◆ **The exercise**: Both the line containing "lid_slider();" and the line containing "bpy.data.objects.remove(obj)" are to be reproduced exactly, along with every line between them, and nothing more.

* start *

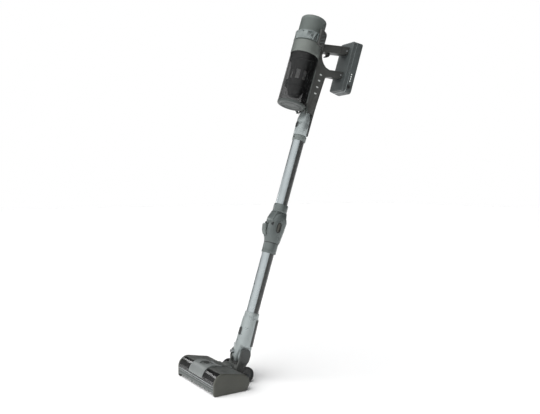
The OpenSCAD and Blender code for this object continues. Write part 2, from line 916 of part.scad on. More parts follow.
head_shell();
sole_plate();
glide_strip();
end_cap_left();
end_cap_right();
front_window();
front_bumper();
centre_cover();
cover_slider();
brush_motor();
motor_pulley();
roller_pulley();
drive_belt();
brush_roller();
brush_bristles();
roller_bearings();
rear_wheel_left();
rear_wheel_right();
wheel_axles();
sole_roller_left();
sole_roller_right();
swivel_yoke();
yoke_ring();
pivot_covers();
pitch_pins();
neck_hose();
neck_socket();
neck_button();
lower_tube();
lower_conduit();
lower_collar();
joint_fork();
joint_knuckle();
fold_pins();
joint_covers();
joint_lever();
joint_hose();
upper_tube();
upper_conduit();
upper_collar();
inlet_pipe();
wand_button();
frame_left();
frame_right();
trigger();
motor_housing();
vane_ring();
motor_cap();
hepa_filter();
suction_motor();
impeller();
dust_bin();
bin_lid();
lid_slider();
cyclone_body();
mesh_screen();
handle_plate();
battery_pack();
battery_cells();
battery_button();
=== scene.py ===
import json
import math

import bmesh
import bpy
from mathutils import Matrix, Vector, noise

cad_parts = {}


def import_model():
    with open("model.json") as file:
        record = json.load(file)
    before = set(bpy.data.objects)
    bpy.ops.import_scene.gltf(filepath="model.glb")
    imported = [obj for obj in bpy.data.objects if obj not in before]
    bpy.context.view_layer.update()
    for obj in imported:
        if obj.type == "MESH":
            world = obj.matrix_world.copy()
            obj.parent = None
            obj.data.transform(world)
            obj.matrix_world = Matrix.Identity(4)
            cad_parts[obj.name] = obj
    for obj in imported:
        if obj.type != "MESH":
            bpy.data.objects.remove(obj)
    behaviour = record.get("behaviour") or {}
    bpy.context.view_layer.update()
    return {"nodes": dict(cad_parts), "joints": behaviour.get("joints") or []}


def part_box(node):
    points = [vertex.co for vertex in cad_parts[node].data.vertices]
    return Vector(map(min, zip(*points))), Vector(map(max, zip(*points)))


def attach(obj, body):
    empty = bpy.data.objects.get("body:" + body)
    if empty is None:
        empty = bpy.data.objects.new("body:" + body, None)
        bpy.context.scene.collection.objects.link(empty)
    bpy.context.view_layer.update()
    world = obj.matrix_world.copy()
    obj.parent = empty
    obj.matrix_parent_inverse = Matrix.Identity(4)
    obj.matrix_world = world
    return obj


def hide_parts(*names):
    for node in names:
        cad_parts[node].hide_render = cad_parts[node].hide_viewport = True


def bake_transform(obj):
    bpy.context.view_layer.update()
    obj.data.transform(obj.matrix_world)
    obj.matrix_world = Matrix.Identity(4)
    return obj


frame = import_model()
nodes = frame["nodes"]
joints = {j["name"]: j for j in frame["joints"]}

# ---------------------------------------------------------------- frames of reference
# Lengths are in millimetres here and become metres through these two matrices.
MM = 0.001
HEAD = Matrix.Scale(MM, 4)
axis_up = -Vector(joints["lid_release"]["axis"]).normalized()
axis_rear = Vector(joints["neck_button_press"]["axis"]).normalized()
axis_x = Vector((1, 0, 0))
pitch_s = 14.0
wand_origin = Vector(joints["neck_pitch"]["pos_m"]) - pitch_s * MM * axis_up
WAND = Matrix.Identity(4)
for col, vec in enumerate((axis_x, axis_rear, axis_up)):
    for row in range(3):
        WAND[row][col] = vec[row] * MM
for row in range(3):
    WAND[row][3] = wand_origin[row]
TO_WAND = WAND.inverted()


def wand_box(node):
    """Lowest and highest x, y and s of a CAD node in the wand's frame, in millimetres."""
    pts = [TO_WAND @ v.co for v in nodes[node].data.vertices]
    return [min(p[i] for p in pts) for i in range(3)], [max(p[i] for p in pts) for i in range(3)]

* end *

◆ **Exercise solution**:
lid_slider();
cyclone_body();
mesh_screen();
handle_plate();
battery_pack();
battery_cells();
battery_button();
=== scene.py ===
import json
import math

import bmesh
import bpy
from mathutils import Matrix, Vector, noise

cad_parts = {}


def import_model():
    with open("model.json") as file:
        record = json.load(file)
    before = set(bpy.data.objects)
    bpy.ops.import_scene.gltf(filepath="model.glb")
    imported = [obj for obj in bpy.data.objects if obj not in before]
    bpy.context.view_layer.update()
    for obj in imported:
        if obj.type == "MESH":
            world = obj.matrix_world.copy()
            obj.parent = None
            obj.data.transform(world)
            obj.matrix_world = Matrix.Identity(4)
            cad_parts[obj.name] = obj
    for obj in imported:
        if obj.type != "MESH":
            bpy.data.objects.remove(obj)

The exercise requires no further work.